Born in 1973, Tanmoy Samanta began his artistic journey at the Kala Bhavan in Santiniketan, West Bengal, followed by training at the Kanoria Arts Centre, Ahmedabad. His career has seen a number of solo exhibitions including three with the New Delhi based Gallery Espace and one at Anant Art Gallery, Kolkata. Samanta’s show at TARQ in 2014, titled ‘The Shadow Trapper’s Almanac’, curated by Ranjit Hoskote, marked his first solo exhibition in Mumbai. The upcoming show, ‘Portraits in Time’, will be his second solo show with TARQ.
Over the years, Samanta has been a part of group shows across India and abroad. Besides finding a presence in numerous art fairs such as Art Dubai, Dhaka Art Summit, Art Chennai and the India Art Fair, his works are a part of several prestigious public art projects such as the installation at the Hyatt Regency, Delhi (2016), a site specific collaborative project at IIM Amedabad (2016), T-2 Liminus, Mumbai International Airport (2013) and Bee-Hive at the Hyatt Regency, Chennai (2011) – both curated by Rajiv Sethi. In 2002, Samanta artistic practice was recognized and celebrated with an award from the Pollock-Krasner Foundation, New York, USA.

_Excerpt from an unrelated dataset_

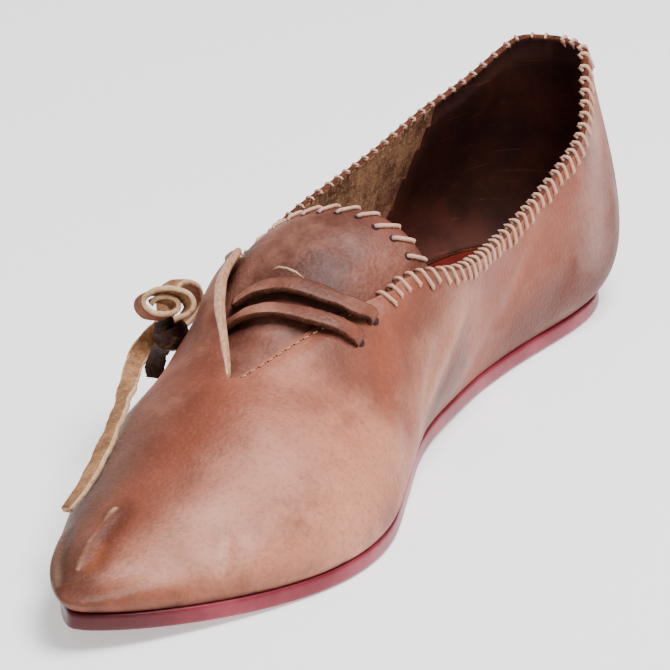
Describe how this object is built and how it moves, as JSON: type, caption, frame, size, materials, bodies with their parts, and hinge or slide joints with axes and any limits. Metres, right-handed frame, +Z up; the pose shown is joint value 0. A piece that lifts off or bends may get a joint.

He lives and works in New Delhi.
22 Nov 2014 - 09 Jan 2015
Curated by Ranjit Hoskote, ‘The Shadow Trapper’s Almanac’, is Tanmoy Samanta’s first solo exhibition in Bombay. It features gouache paintings on rice paper and recycled book sculptures, two integral facets of his practice. Samanta’s practice explores notions traditionally associated with sculpture, including “volume and void, relief and surface, container and content.” According to Hoskote “Tanmoy Samanta’s works, with their combination of exhilaration and menace, formal playfulness and philosophical depth, remind us that art is not an escape from the world, but a route that leads us back, replenished by dream and vision, to the perplexities of the everyday.”
20 Jan 2017 - 25 Feb 2017
Tanmoy Samanta’s second solo exhibition at TARQ carries works created by the artist over the last two years. In keeping with his distinctive aesthetic of clean lines and muted, stone-like colours, Samanta has continued to use a motley collection of found objects – protractors, stencils, pins and a faux fur in his work, which, together with his tempera and mixed media allow a turn towards the uncanny and surreal.
Samanta uses portraiture – a theme steeped in historical tradition – in order to delve into time and its impact on memory and recall. The portraits, which individually define their specific subjects, envelop seemingly inconsequential and banal objects in a much wider context. The objects become “witnesses”; receptacles of memories that travel through the folds of time and space. Samanta imbues the uncanny imagery with symbolism that travels from the universe of the frame to the field of vision of the viewer.